Beneath the highland sun

03/01/2018 15:14

From Buon Ma Thuot, visitors can venture deeper into the Central Highlands - a wild region full of surprises

On your journeys to explore the boundless beauty of our country, don't miss Dak Lak and its provincial capital, Buon Ma Thuot. Here, you will find a bustling place surrounded by natural beauty, where swathes of yellow marigold trees shine in the wintry sun. While modern life has brought many changes, the Central Highlands still retain their magnificent unspoiled charm where hundreds of elephants used to carry timber through the forests, and the locals still recount the timeless epics about Dam San who rode the wind up to Heaven to win the hand of the Sun God’s daughter in marriage. From Buon Ma Thuot visitors can venture deeper into more remote areas of the Highlands, encountering strange and beautiful vistas.

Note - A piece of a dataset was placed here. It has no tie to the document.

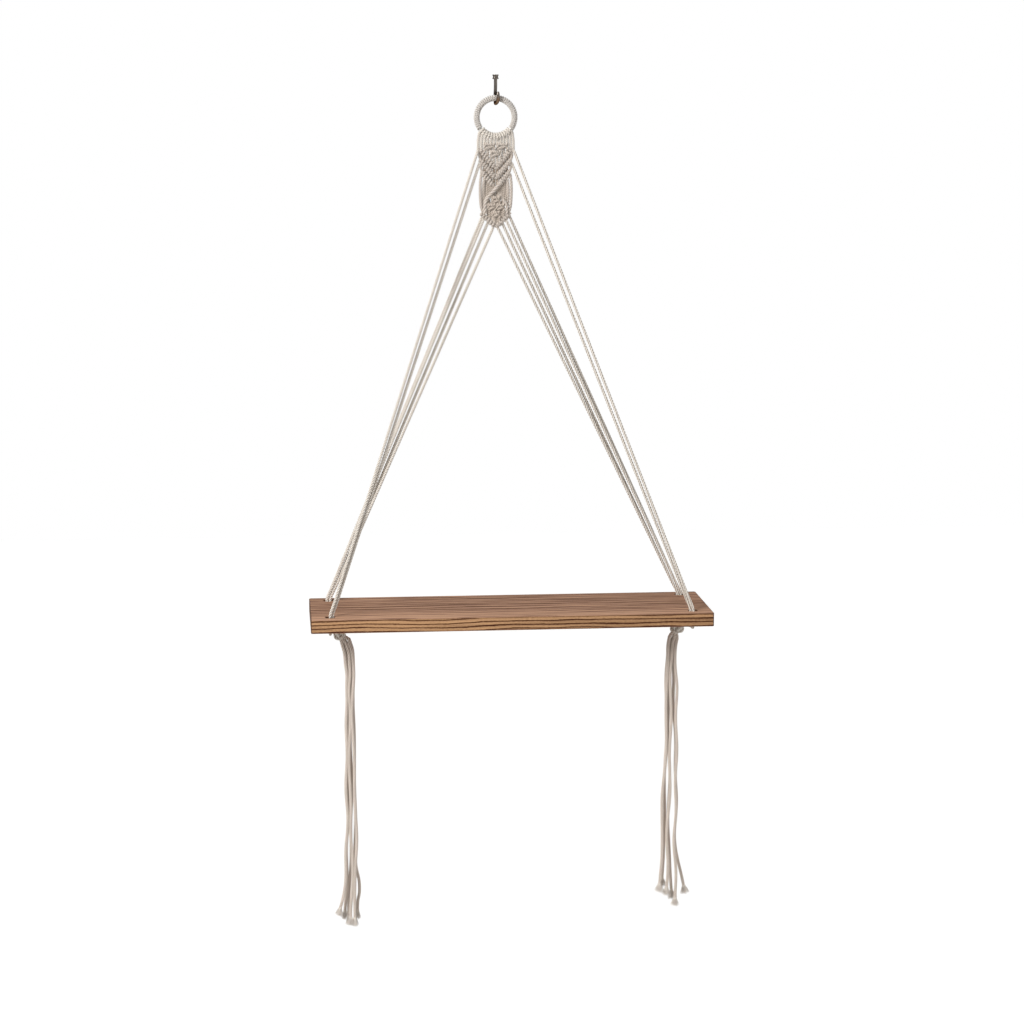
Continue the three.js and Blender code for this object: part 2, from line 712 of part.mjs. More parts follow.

Visitors to Buon Ma Thuot should explore the area's waterfalls. Dray Nur Waterfall, popularly known as the Virgin waterfall, is a raging column of water that crashes against the cliffs and throws up millions of droplets, its roar echoing far and wide. Known as the foremost waterfall of the Central Highlands, this waterfall lies just 25km from Buon Ma Thuot, drawing scores of visitors. Gia Long Waterfall and Dray Sap Waterfall are also popular, enticing hundreds of visitors a day.

 Travelers with an interest in history and culture should not miss the Dak Lak Museum of Ethnic Cultures, which displays thousands of artifacts from the province's different ethnic groups from prehistoric to modern times. Interesting items include Stone Age artifacts, Mnong elephant hunting tools, valuable Ehde jars worth several elephants, and unique J’rai clothing. All of the displays shed light on the rich spiritual lives of the local Highland communities.

  While ancient stilt houses are few and far between in the Central Highlands, one can see old fashioned Ehde residences in Ako Thon Hamlet, on the outskirts of Buon Ma Thuot City. These extended houses have wooden staircases, a blazing hearth in the center of the house, and kpan benches that stretch as long as tree trunks. In this hamlet, chieftains still blow echoing olifants and play bronze cymbals during festivals. The locals still diligently brew jars of sweet pipe liquor.

In contrast to Ako Thon Hamlet is Don Hamlet, home to hardy gru riders and their domesticated elephants, which have gone down in history. Here, visitors can see the towering wooden house of the King of Elephants Ama Kong, who recently departed this world after an adventurous life, having captured over 100 wild elephants. Other must-visits in Buon Don include the suspension bridge across the Serepok River, the tomb of the Elephant King Khunjunob and, most exciting of all, an elephant ride.

In the past, the natives of Don village specialized in hunting, capturing and taming wild elephants. A young man who could ride domesticated elephants on his own, lasso a dozen wild elephants, and tame these beasts earned the title of "gru". As life changed and the wild elephant population plummeted, these old pursuits faded into obscurity. However, domesticated elephants may still be seen in Don Hamlet, where they are used to carry tourists. Seated precariously on a bench and swaying with every footstep, visitors may be startled when their elephant wades into the river.

No journey to Don Village is complete without enjoying the sweet taste of leaf-brewed pipe liquor and buying some locally-made handicrafts such as intricate rattan baskets, smoking pipes and rustic wooden figurines. These items remind us of the sunny and windy Highlands long after returning home.
  Back in Buon Ma Thuot, few can ignore the coffee on offer in Vietnam's coffee capital. There are dozens of local brands, each a source of pride. Bright sun, cool breezes and outdoor adventures await in Vietnam's beautiful Central Highlands.